Scottish researchers study fMRI's role in coma patients
The Scottish imaging network SINAPSE has formed the Aberdeen Coma Science Group, which will employ functional MRI (fMRI) to investigate brain function and awareness of patients in comas, vegetative states or who suffer from ‘locked in’ syndrome.

The first such organization in Scotland, the Aberdeen Coma Science Group plans to build on several previous studies, soliciting the help of neuroscientists, psychologists, computer scientists, physicists and mathematicians from the University of Aberdeen.

In one such study, conducted at the University of Cambridge in England, researchers found that upon being told to imagine playing a game of tennis, a woman who was in a persistent vegetative state exhibited similar brain functions to a group of healthy individuals given the same instructions.

The group also plans to expand on research conducted at the Max Planck Institute for Human Cognitive and Brain Sciences in Leipzig, Germany, in which patients were fully anesthetized, therefore appearing unaware of their surroundings, yet their brains responded to stimuli in ways similar to the participants’ conscious responses.

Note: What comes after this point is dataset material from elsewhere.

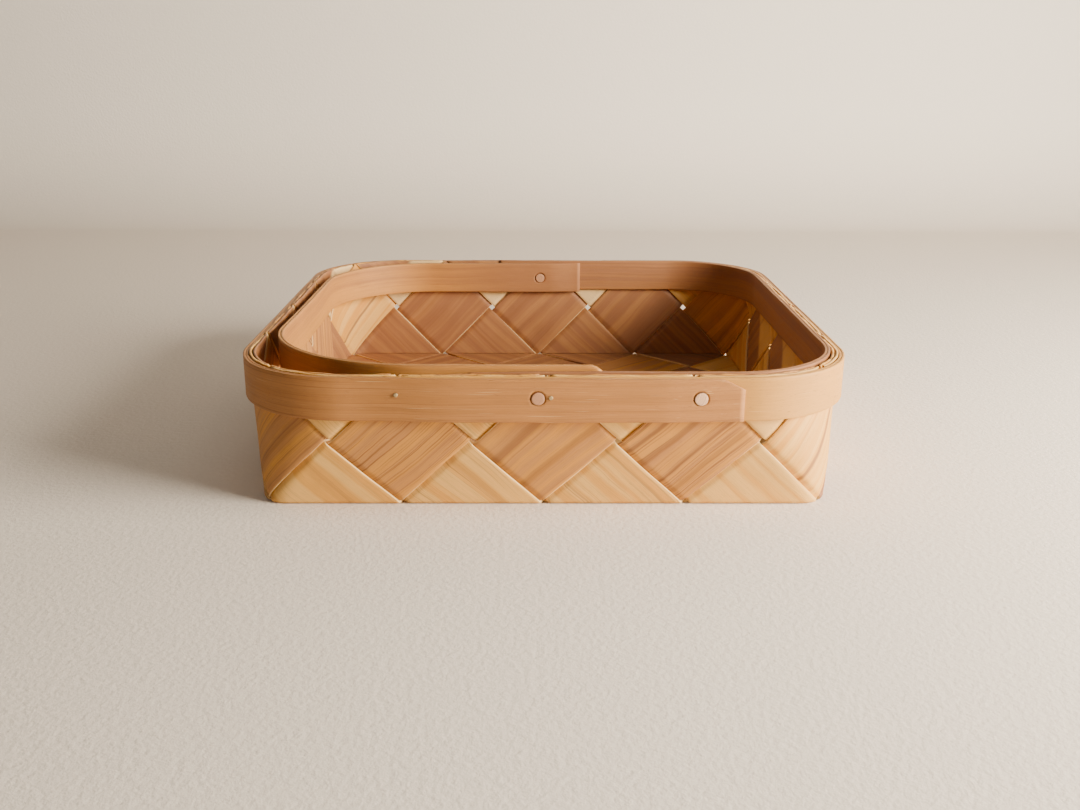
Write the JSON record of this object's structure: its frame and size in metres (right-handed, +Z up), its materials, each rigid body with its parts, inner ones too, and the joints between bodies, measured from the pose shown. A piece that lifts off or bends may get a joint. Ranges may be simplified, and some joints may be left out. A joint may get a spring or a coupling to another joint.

“Our aim is to develop new diagnostic methods for these patients because knowing to what extent a patient is aware will not only be of great importance to doctors, carers and therapists but also to the patient’s relatives,” said Christian Schwarzbauer, PhD, chair in Neuroimaging at the University of Aberdeen.

Schwarzbauer hopes the SINAPSE (Scottish Imaging Network: A Platform for Scientific Excellence)/Aberdeen Group will image its first patient by April.